**TO DO**
From the first line of the data below, repeat each line exactly until you reach the line with "return material, tree, shader, place"; include that line too.

· · · · ·

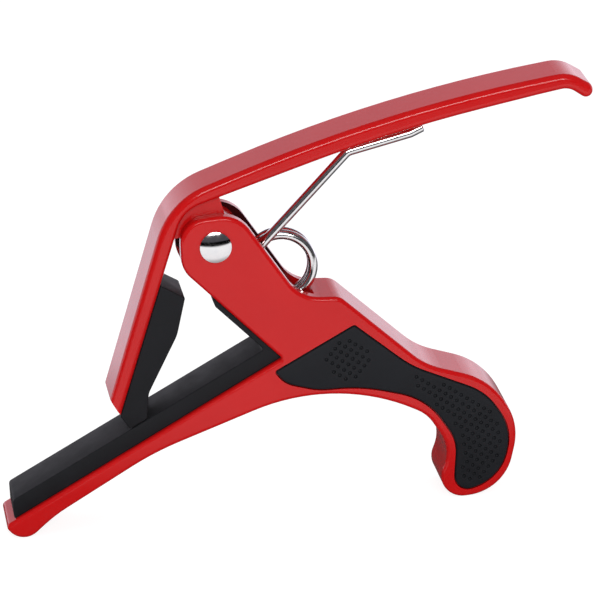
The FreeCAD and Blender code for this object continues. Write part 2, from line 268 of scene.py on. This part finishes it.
def noise(tree, place, scale, detail=2.0, roughness=0.5):
    """Noise between about 0.3 and 0.7; scale is in features per metre."""
    node = add_node(
        tree, "ShaderNodeTexNoise",
        Vector=place,
        Scale=scale,
        Detail=detail,
        Roughness=roughness,
    )
    return node.outputs["Fac"]


def blend_colours(tree, factor, first, second):
    """Mix of two colours by a factor."""
    node = tree.nodes.new("ShaderNodeMix")
    node.data_type = "RGBA"
    for name, value in (("Factor_Float", factor), ("A_Color", first), ("B_Color", second)):
        feed(tree, next(s for s in node.inputs if s.identifier == name), value)
    return next(s for s in node.outputs if s.identifier == "Result_Color")


def new_material(name):
    """Material with its node tree, its Principled shader and object coordinates."""
    material = bpy.data.materials.new(name)
    material.use_nodes = True
    tree = material.node_tree
    shader = tree.nodes["Principled BSDF"]
    place = tree.nodes.new("ShaderNodeTexCoord").outputs["Object"]
    return material, tree, shader, place


def edge_mask(tree, radius):
    """1 near sharp edges, 0 on flat faces."""
    rounded = add_node(tree, "ShaderNodeBevel", {"samples": 4}, Radius=radius).outputs["Normal"]
    normal = tree.nodes.new("ShaderNodeNewGeometry").outputs["Normal"]
    dot = tree.nodes.new("ShaderNodeVectorMath")
    dot.operation = "DOT_PRODUCT"
    tree.links.new(rounded, dot.inputs[0])
    tree.links.new(normal, dot.inputs[1])
    return rescale(tree, dot.outputs["Value"], (0.97, 0.75), (0.0, 1.0))


# --- materials --------------------------------------------------------------------------

def slot_shade_mask(tree, place):
    """Where the painted shade goes: 1 on the walls and the floor of the frame's slot, 0 on the rest of
    the casting.
    """
    parts = add_node(tree, "ShaderNodeSeparateXYZ", Vector=place).outputs
    x = calculate(tree, "SUBTRACT", parts["X"], PIVOT.x)
    z = calculate(tree, "SUBTRACT", parts["Z"], PIVOT.z)
    slope = calculate(tree, "ADD", z, calculate(tree, "MULTIPLY", x, SLOT_SLOPE))
    tests = [
        calculate(tree, "LESS_THAN", calculate(tree, "ABSOLUTE", parts["Y"]), SLOT_HALF_WIDTH),
        rescale(tree, x, SLOT_FADE, (1.0, 0.0)),
        calculate(tree, "GREATER_THAN", z, SLOT_FLOOR),
        calculate(tree, "GREATER_THAN", slope, SLOT_THROAT),
    ]
    within = tests[0]
    for test in tests[1:]:
        within = calculate(tree, "MULTIPLY", within, test)
    return within


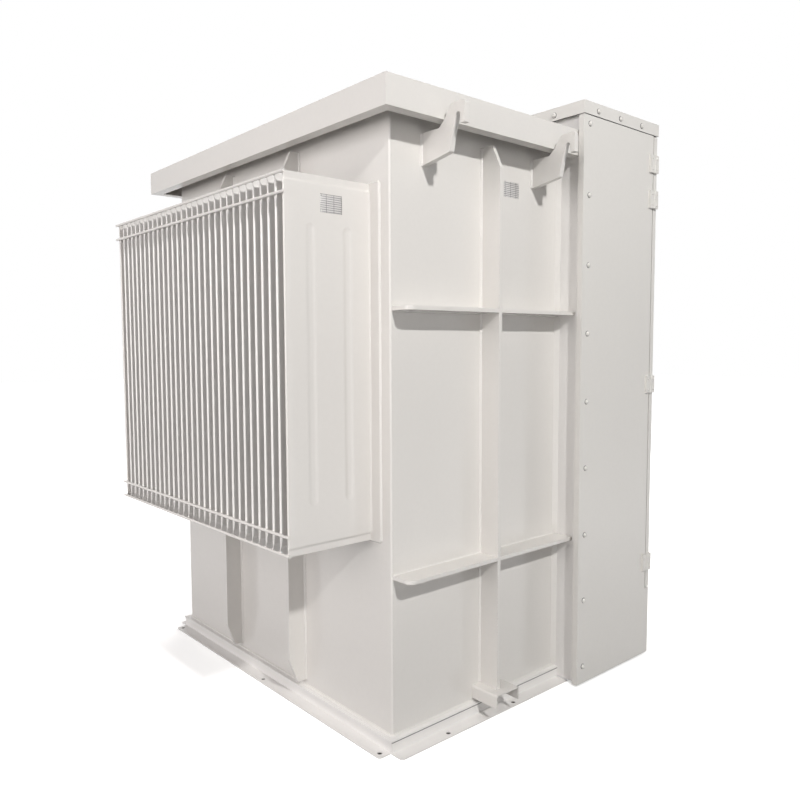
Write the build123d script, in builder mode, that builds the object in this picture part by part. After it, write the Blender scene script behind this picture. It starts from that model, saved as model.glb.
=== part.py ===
"""Pad-mounted oil transformer: a ribbed tank with a deep cap, a bank of cooling fins and a cable cabinet.

Millimetres. +Z is up. The doors face -Y, the cooling fins are at the rear (+Y), and left is -X as seen
by someone who stands in front of the doors. The origin is on the ground at the middle of the whole unit.
"""
from build123d import *
import os

# Tank
tank_width = 1560
tank_depth = 922
tank_wall = 8
tank_bend = 7
tank_below_roof = 114
floor_plate = 8
floor_top_z = 50
floor_ledge = 25

# Base rails of folded angle, with anchor holes
rail_leg = 53
rail_set_back = 3
rail_plate = 5
rail_corner = 12
anchor_hole = 18
anchor_inset = 23
side_anchor_first = 227
side_anchor_pitch = 365
rear_anchor_edge = 8

# Cap over the tank
cap_overhang = 107
cap_plate = 6
cap_skirt = 5
cap_depth = 100
cap_lip = 45

# Stiffeners and shelves of the tank walls
stiff_plate = 16
stiff_side_reach = 90
stiff_rear_reach = 78
stiff_side_y = 460
stiff_rear_first = 540
stiff_rear_pitch = 504
stiff_rear_foot_z = 74
stiff_rear_drop = 101
stiff_side_drop = 117
stiff_bevel = 38
stiff_bevel_height = 84
stiff_foot_bevel_height = 100
shelf_plate = 14
upper_shelf_z = 1542
lower_shelf_z = 612
shelf_start = 6
shelf_corner = 28

# Lifting hooks: distances out from the wall, and drops below the top of the tank
hook_plate = 22
hook_rear_y = 147
hook_pitch = 596
hook_foot_drop = 227
hook_foot_rise = 23
hook_elbow_drop = 166
hook_shoulder_drop = 117
hook_head_drop = 48
hook_arm_out = 134
hook_elbow_out = 141
hook_arm_round = 9
hook_tip_round = 14
hook_head_round = 28
hook_cap_gap = 3
hook_gullet = 25
hook_throat = 22
hook_tooth = 20
hook_reach = 203
hook_throat_drop = 83
hook_tooth_drop = 121

# Jacking brackets at the feet of the side stiffeners
jack_first = 409
jack_width = 130
jack_height = 50
jack_reach = 125
jack_plate = 5
jack_top_z = 112
jack_bend = 9

# Cooling fins
fin_count = 31
fin_pitch = 45
fin_plate = 10
fin_reach = 355
fin_foot_z = 736
fin_top_drop = 291
fin_seam = 3
fin_seam_height = 20
fin_taper = 9
fin_edge_flat = 1
fin_backing = 6
fin_backing_margin = 46
flute_width = 38
flute_depth = 2.5
flute_spacing = 151
flute_end_gap = 154
rod_diameter = 10
rod_overhang = 12
rod_edge_gap = 5
rod_step = 63

# Cable cabinet
cabinet_overhang = 138
cabinet_back_lap = 5
cabinet_recess = 22
cabinet_fold = 25
cabinet_depth = 545
cabinet_sheet = 3
cabinet_foot_z = 8
roof_top_z = 2381
roof_lip = 50
roof_proud = 4
jamb_width = 30
sill_top_z = 312
header_depth = 45

# Doors and hinges
door_depth = 25
door_gap = 5
door_fold = 3
hinge_height = 76
hinge_leaf = 10
hinge_leaf_width = 34
hinge_barrel = 13
hinge_barrel_gap = 0.5
hinge_leaf_gap = 0.7
hinge_pin = 6
hinge_slip = 0.08
hinge_split = 1
hinge_below_roof = (173, 326)
hinge_above_ground = (1246, 436)

# Door handle
handle_z = 1330
handle_from_edge = 70
handle_plate_width = 44
handle_plate_height = 190
handle_plate_depth = 6
handle_boss = 28
handle_boss_depth = 16
lever_length = 130
lever_width = 22
lever_depth = 12

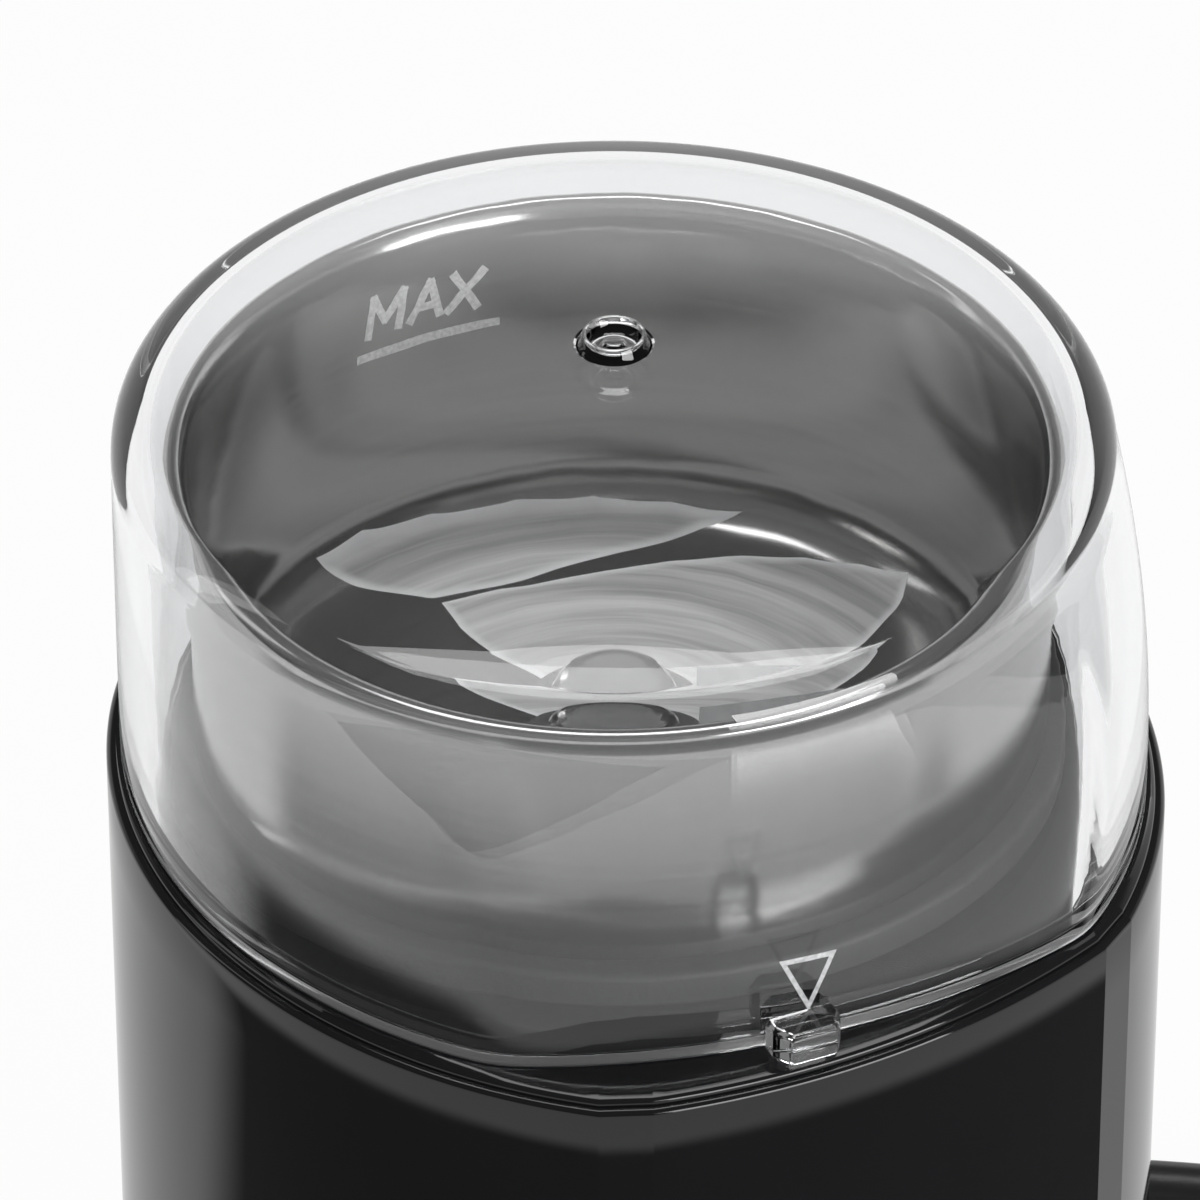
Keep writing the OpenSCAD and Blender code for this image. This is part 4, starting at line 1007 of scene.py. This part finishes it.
LIGHTS = (      # name, turn, rise, distance, width, height, radiance, share of the height that fades
    ("front_panel", 42, 6, 0.8, 0.5, 0.42, 9.5, 0.6),
    ("overhead", 180, 80, 1.0, 0.8, 0.3, 4.2, 0),
    ("strip_left", -100, 25, 0.8, 0.12, 0.6, 1.4, 0),
)
for name, turn, rise, distance, wide, high, radiance, fade in LIGHTS:
    watts = radiance * math.pi * wide * high
    softbox(name, from_camera_side(turn, rise, distance), AIM * MM, wide, high, watts, fade)

world = bpy.data.worlds.new("studio")
bpy.context.scene.world = world
world.use_nodes = True
wt = world.node_tree
wt.nodes.clear()


def world_math(operation, a, b):
    n = wt.nodes.new("ShaderNodeMath")
    n.operation = operation
    for socket, value in zip(n.inputs, (a, b)):
        if isinstance(value, bpy.types.NodeSocket):
            wt.links.new(value, socket)
        else:
            socket.default_value = value
    return n.outputs[0]


out = wt.nodes.new("ShaderNodeOutputWorld")
back = wt.nodes.new("ShaderNodeBackground")
path = wt.nodes.new("ShaderNodeLightPath")
look = wt.nodes.new("ShaderNodeTexCoord")
behind = wt.nodes.new("ShaderNodeVectorMath")
behind.operation = "DOT_PRODUCT"
wt.links.new(look.outputs["Generated"], behind.inputs[0])
behind.inputs[1].default_value = (math.sin(CAM_TURN), math.cos(CAM_TURN), 0)
behind = behind.outputs["Value"]
above = wt.nodes.new("ShaderNodeSeparateXYZ")
wt.links.new(look.outputs["Generated"], above.inputs[0])
above = smooth_step(wt, above.outputs[2], 0.3, 0.55)
AROUND = {      # what each kind of ray sees: on the camera's side, behind, where it changes, and high up
    "Is Glossy Ray": (0.12, 0.95, 0.35, 0.8, 0.14),
    "Is Transmission Ray": (0.1, 1.0, 0.1, 0.62, 0.22),
    "Is Diffuse Ray": (0.45, 0.6, -0.5, 0.5, 0.5),
}
strength = path.outputs["Is Camera Ray"]
for kind, (near, far, low, high, top) in AROUND.items():
    value = smooth_step(wt, behind, low, high, near, far)
    value = world_math("ADD", value, world_math("MULTIPLY", above, world_math("SUBTRACT", top, value)))
    strength = world_math("MAXIMUM", strength, world_math("MULTIPLY", path.outputs[kind], value))
wt.links.new(strength, back.inputs["Strength"])
back.inputs["Color"].default_value = (1, 1, 1, 1)
wt.links.new(back.outputs[0], out.inputs[0])

bpy.context.scene.view_settings.view_transform = "Standard"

· · · · ·

**WRITTEN ANSWER**
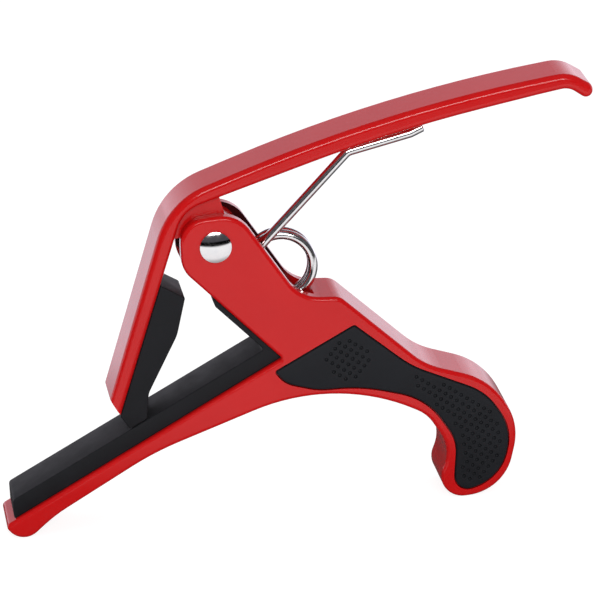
The FreeCAD and Blender code for this object continues. Write part 2, from line 268 of scene.py on. This part finishes it.
def noise(tree, place, scale, detail=2.0, roughness=0.5):
    """Noise between about 0.3 and 0.7; scale is in features per metre."""
    node = add_node(
        tree, "ShaderNodeTexNoise",
        Vector=place,
        Scale=scale,
        Detail=detail,
        Roughness=roughness,
    )
    return node.outputs["Fac"]


def blend_colours(tree, factor, first, second):
    """Mix of two colours by a factor."""
    node = tree.nodes.new("ShaderNodeMix")
    node.data_type = "RGBA"
    for name, value in (("Factor_Float", factor), ("A_Color", first), ("B_Color", second)):
        feed(tree, next(s for s in node.inputs if s.identifier == name), value)
    return next(s for s in node.outputs if s.identifier == "Result_Color")


def new_material(name):
    """Material with its node tree, its Principled shader and object coordinates."""
    material = bpy.data.materials.new(name)
    material.use_nodes = True
    tree = material.node_tree
    shader = tree.nodes["Principled BSDF"]
    place = tree.nodes.new("ShaderNodeTexCoord").outputs["Object"]
    return material, tree, shader, place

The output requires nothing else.